• [MATERIAL]
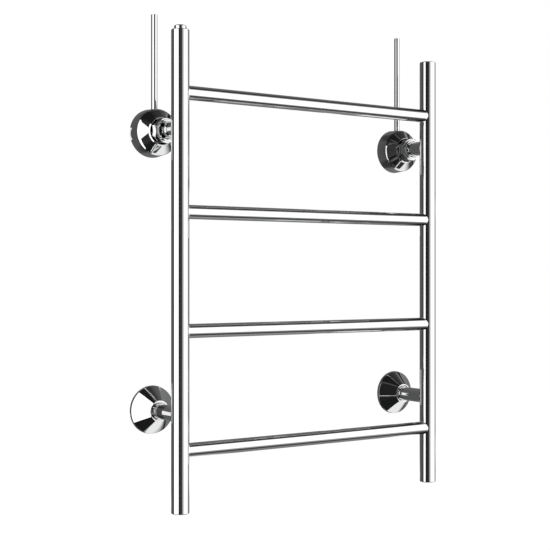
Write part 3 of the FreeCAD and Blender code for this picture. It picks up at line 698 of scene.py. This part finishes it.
def plate_half(centre, side, outline, low, high):
    """Half of a round wall plate, as rays from its screw hole. At each angle the plate ends where
    the ray meets its outline, or the middle line between the two halves. Rows run up the
    hole, over the front, round the broken edge and back; at the middle line the edge is
    sharp, so that the halves meet flush."""
    corner = math.atan2(outline, -HOLE_AT)
    ray = np.unique(np.concatenate([FULL_TURN, [corner, 2 * math.pi - corner]]))
    along, across = np.cos(ray), np.sin(ray)
    to_round = -HOLE_AT * along + np.sqrt(outline**2 - (HOLE_AT * across) ** 2)
    with np.errstate(divide="ignore"):
        to_middle = np.where(along < 0, -HOLE_AT / np.minimum(along, -1e-9), np.inf)
    reach = np.minimum(to_round, to_middle)[None]
    broken = EDGE * (to_round < to_middle)[None]
    flat = 0 * reach
    rows = np.vstack([
        HOLE + EDGE + flat, HOLE + flat, HOLE + flat, HOLE + EDGE + flat,
        reach - broken, reach, reach, reach - broken,
    ])
    height = np.vstack([
        low + flat, low + EDGE + flat, high - EDGE + flat, high + flat,
        high + flat, high - broken, low + broken, low + flat,
    ])
    rows, height = np.vstack([rows, rows[:1]]), np.vstack([height, height[:1]])
    axes = (side * ACROSS, UP, -INTO_WALL)
    return about(centre + side * HOLE_AT * ACROSS, axes, rows, height, ray)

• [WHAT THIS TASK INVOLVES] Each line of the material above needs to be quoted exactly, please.

• [WRITTEN RESPONSE]
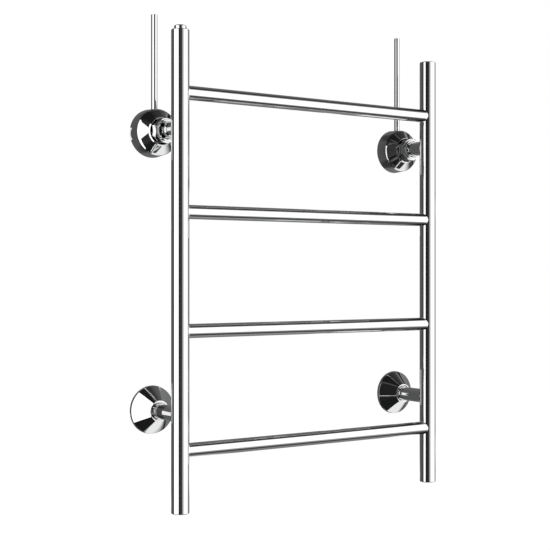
Write part 3 of the FreeCAD and Blender code for this picture. It picks up at line 698 of scene.py. This part finishes it.
def plate_half(centre, side, outline, low, high):
    """Half of a round wall plate, as rays from its screw hole. At each angle the plate ends where
    the ray meets its outline, or the middle line between the two halves. Rows run up the
    hole, over the front, round the broken edge and back; at the middle line the edge is
    sharp, so that the halves meet flush."""
    corner = math.atan2(outline, -HOLE_AT)
    ray = np.unique(np.concatenate([FULL_TURN, [corner, 2 * math.pi - corner]]))
    along, across = np.cos(ray), np.sin(ray)
    to_round = -HOLE_AT * along + np.sqrt(outline**2 - (HOLE_AT * across) ** 2)
    with np.errstate(divide="ignore"):
        to_middle = np.where(along < 0, -HOLE_AT / np.minimum(along, -1e-9), np.inf)
    reach = np.minimum(to_round, to_middle)[None]
    broken = EDGE * (to_round < to_middle)[None]
    flat = 0 * reach
    rows = np.vstack([
        HOLE + EDGE + flat, HOLE + flat, HOLE + flat, HOLE + EDGE + flat,
        reach - broken, reach, reach, reach - broken,
    ])
    height = np.vstack([
        low + flat, low + EDGE + flat, high - EDGE + flat, high + flat,
        high + flat, high - broken, low + broken, low + flat,
    ])
    rows, height = np.vstack([rows, rows[:1]]), np.vstack([height, height[:1]])
    axes = (side * ACROSS, UP, -INTO_WALL)
    return about(centre + side * HOLE_AT * ACROSS, axes, rows, height, ray)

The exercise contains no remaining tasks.